• [RECORDED DATA]:
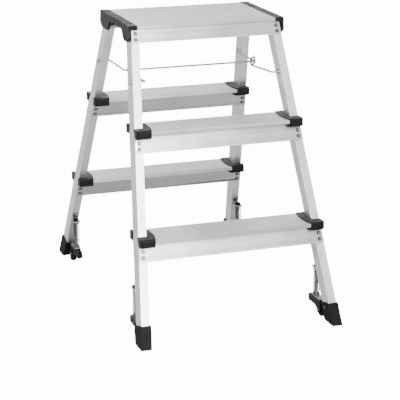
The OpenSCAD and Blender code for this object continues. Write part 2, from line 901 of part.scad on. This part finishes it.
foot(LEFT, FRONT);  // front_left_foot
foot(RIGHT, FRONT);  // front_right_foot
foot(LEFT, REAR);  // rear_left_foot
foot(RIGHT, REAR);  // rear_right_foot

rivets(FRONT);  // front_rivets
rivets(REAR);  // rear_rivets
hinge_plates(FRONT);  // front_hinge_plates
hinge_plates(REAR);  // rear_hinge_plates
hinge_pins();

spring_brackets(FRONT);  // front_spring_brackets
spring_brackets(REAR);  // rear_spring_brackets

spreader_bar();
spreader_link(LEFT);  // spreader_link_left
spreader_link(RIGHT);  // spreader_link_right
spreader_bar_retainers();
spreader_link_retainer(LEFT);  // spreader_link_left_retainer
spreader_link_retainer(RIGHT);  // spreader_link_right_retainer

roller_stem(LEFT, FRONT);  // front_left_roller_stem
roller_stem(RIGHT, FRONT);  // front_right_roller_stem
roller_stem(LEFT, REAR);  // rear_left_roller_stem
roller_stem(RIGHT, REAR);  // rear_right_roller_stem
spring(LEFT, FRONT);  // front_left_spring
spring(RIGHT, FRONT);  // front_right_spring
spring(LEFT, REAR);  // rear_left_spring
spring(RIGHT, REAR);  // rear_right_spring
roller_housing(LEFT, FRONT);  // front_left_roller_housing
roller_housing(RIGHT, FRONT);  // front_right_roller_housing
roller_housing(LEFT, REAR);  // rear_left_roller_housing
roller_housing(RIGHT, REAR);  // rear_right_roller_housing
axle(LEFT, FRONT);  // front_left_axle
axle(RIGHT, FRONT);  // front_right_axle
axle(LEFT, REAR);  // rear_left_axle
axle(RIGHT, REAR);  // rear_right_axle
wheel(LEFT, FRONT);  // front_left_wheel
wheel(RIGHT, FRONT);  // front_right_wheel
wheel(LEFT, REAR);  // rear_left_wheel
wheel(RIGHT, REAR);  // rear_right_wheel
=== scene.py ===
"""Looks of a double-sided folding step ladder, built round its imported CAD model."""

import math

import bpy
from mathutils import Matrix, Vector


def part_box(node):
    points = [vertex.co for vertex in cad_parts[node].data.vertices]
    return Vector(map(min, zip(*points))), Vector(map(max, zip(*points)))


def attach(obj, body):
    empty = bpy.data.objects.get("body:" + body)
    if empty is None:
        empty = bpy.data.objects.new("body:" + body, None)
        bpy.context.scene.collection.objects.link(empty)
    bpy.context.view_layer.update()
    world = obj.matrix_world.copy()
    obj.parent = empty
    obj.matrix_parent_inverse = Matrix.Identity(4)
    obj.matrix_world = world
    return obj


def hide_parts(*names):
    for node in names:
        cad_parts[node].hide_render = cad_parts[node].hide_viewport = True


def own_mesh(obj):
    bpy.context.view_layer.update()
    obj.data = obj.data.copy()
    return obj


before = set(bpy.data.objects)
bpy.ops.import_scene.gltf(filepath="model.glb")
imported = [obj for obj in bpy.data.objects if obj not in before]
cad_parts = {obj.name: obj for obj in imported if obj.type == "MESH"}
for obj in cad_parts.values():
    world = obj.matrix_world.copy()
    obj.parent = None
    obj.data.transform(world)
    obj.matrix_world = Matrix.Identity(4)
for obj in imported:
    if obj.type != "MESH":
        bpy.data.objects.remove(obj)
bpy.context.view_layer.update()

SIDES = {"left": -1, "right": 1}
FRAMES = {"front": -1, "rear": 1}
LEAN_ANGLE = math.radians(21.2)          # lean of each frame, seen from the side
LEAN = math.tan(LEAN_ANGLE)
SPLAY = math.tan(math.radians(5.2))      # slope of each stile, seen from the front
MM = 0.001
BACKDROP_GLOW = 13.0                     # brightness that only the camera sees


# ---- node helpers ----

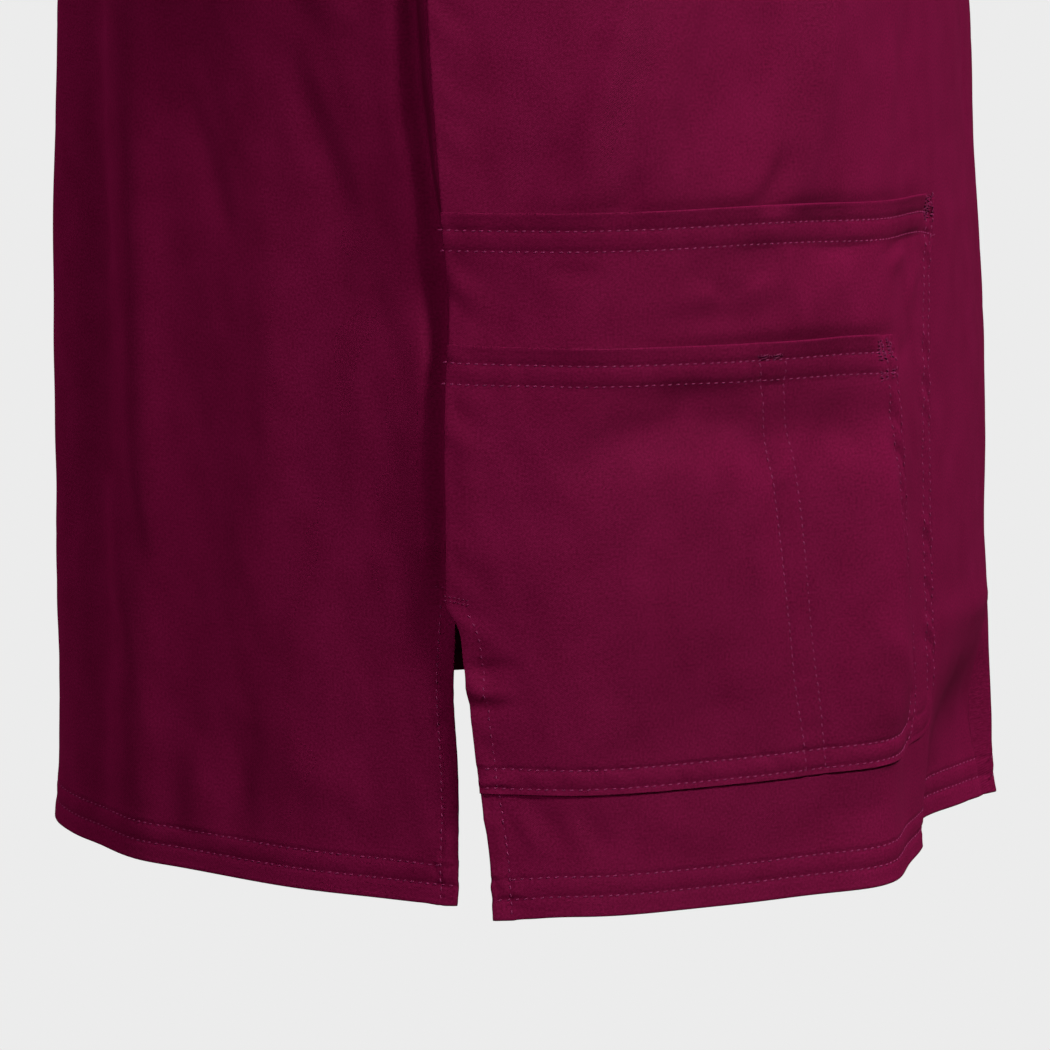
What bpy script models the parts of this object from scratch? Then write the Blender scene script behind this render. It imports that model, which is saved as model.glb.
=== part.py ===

• [EXERCISE GOAL]:
Copy each line of the data exactly, leaving nothing out.

• [RESPONSE]:
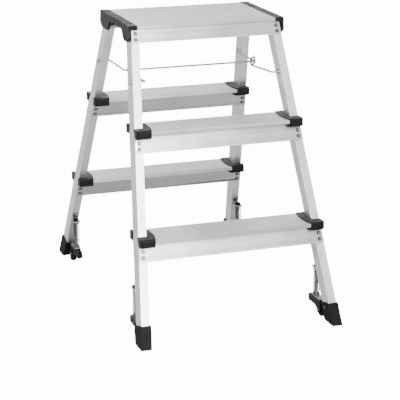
The OpenSCAD and Blender code for this object continues. Write part 2, from line 901 of part.scad on. This part finishes it.
foot(LEFT, FRONT);  // front_left_foot
foot(RIGHT, FRONT);  // front_right_foot
foot(LEFT, REAR);  // rear_left_foot
foot(RIGHT, REAR);  // rear_right_foot

rivets(FRONT);  // front_rivets
rivets(REAR);  // rear_rivets
hinge_plates(FRONT);  // front_hinge_plates
hinge_plates(REAR);  // rear_hinge_plates
hinge_pins();

spring_brackets(FRONT);  // front_spring_brackets
spring_brackets(REAR);  // rear_spring_brackets

spreader_bar();
spreader_link(LEFT);  // spreader_link_left
spreader_link(RIGHT);  // spreader_link_right
spreader_bar_retainers();
spreader_link_retainer(LEFT);  // spreader_link_left_retainer
spreader_link_retainer(RIGHT);  // spreader_link_right_retainer

roller_stem(LEFT, FRONT);  // front_left_roller_stem
roller_stem(RIGHT, FRONT);  // front_right_roller_stem
roller_stem(LEFT, REAR);  // rear_left_roller_stem
roller_stem(RIGHT, REAR);  // rear_right_roller_stem
spring(LEFT, FRONT);  // front_left_spring
spring(RIGHT, FRONT);  // front_right_spring
spring(LEFT, REAR);  // rear_left_spring
spring(RIGHT, REAR);  // rear_right_spring
roller_housing(LEFT, FRONT);  // front_left_roller_housing
roller_housing(RIGHT, FRONT);  // front_right_roller_housing
roller_housing(LEFT, REAR);  // rear_left_roller_housing
roller_housing(RIGHT, REAR);  // rear_right_roller_housing
axle(LEFT, FRONT);  // front_left_axle
axle(RIGHT, FRONT);  // front_right_axle
axle(LEFT, REAR);  // rear_left_axle
axle(RIGHT, REAR);  // rear_right_axle
wheel(LEFT, FRONT);  // front_left_wheel
wheel(RIGHT, FRONT);  // front_right_wheel
wheel(LEFT, REAR);  // rear_left_wheel
wheel(RIGHT, REAR);  // rear_right_wheel
=== scene.py ===
"""Looks of a double-sided folding step ladder, built round its imported CAD model."""

import math

import bpy
from mathutils import Matrix, Vector


def part_box(node):
    points = [vertex.co for vertex in cad_parts[node].data.vertices]
    return Vector(map(min, zip(*points))), Vector(map(max, zip(*points)))


def attach(obj, body):
    empty = bpy.data.objects.get("body:" + body)
    if empty is None:
        empty = bpy.data.objects.new("body:" + body, None)
        bpy.context.scene.collection.objects.link(empty)
    bpy.context.view_layer.update()
    world = obj.matrix_world.copy()
    obj.parent = empty
    obj.matrix_parent_inverse = Matrix.Identity(4)
    obj.matrix_world = world
    return obj


def hide_parts(*names):
    for node in names:
        cad_parts[node].hide_render = cad_parts[node].hide_viewport = True


def own_mesh(obj):
    bpy.context.view_layer.update()
    obj.data = obj.data.copy()
    return obj


before = set(bpy.data.objects)
bpy.ops.import_scene.gltf(filepath="model.glb")
imported = [obj for obj in bpy.data.objects if obj not in before]
cad_parts = {obj.name: obj for obj in imported if obj.type == "MESH"}
for obj in cad_parts.values():
    world = obj.matrix_world.copy()
    obj.parent = None
    obj.data.transform(world)
    obj.matrix_world = Matrix.Identity(4)
for obj in imported:
    if obj.type != "MESH":
        bpy.data.objects.remove(obj)
bpy.context.view_layer.update()

SIDES = {"left": -1, "right": 1}
FRAMES = {"front": -1, "rear": 1}
LEAN_ANGLE = math.radians(21.2)          # lean of each frame, seen from the side
LEAN = math.tan(LEAN_ANGLE)
SPLAY = math.tan(math.radians(5.2))      # slope of each stile, seen from the front
MM = 0.001
BACKDROP_GLOW = 13.0                     # brightness that only the camera sees


# ---- node helpers ----

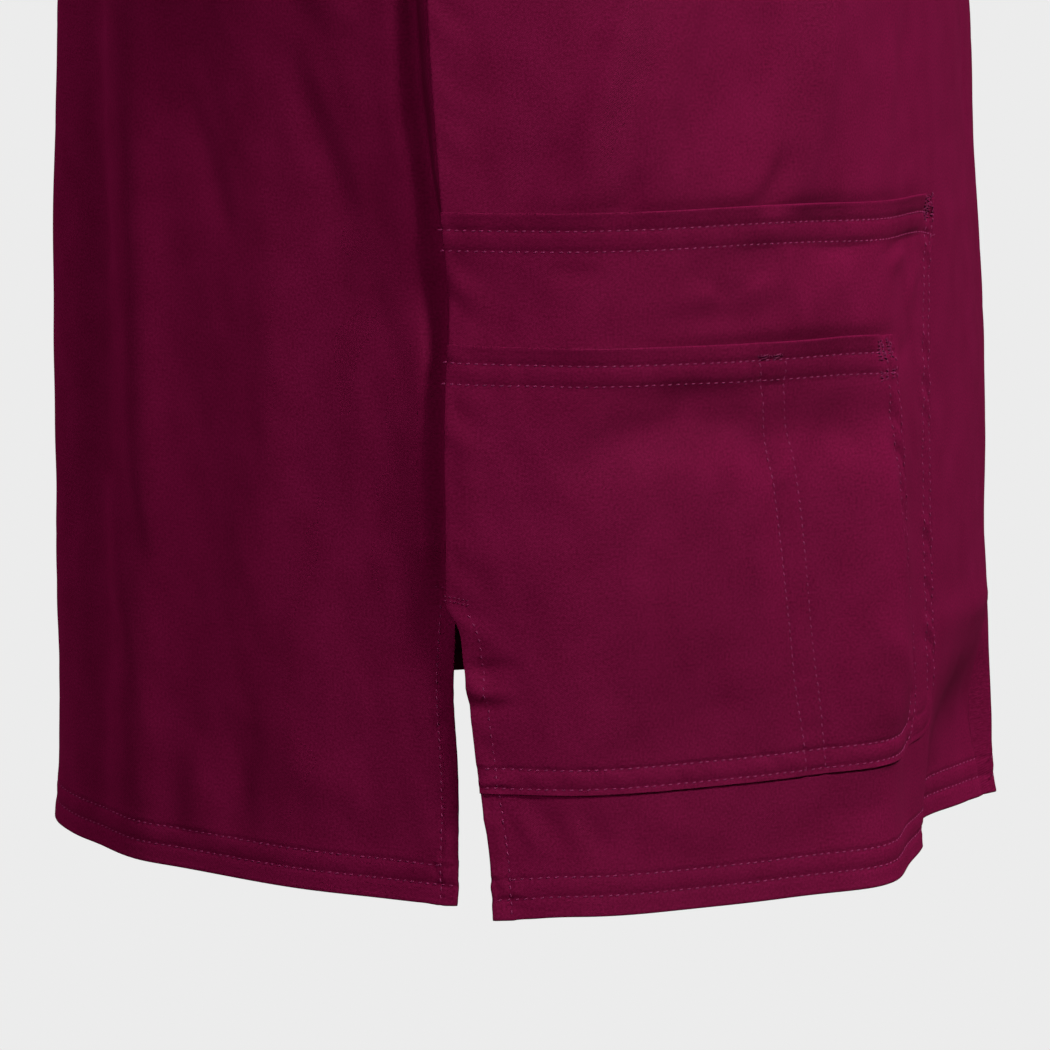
What bpy script models the parts of this object from scratch? Then write the Blender scene script behind this render. It imports that model, which is saved as model.glb.
=== part.py ===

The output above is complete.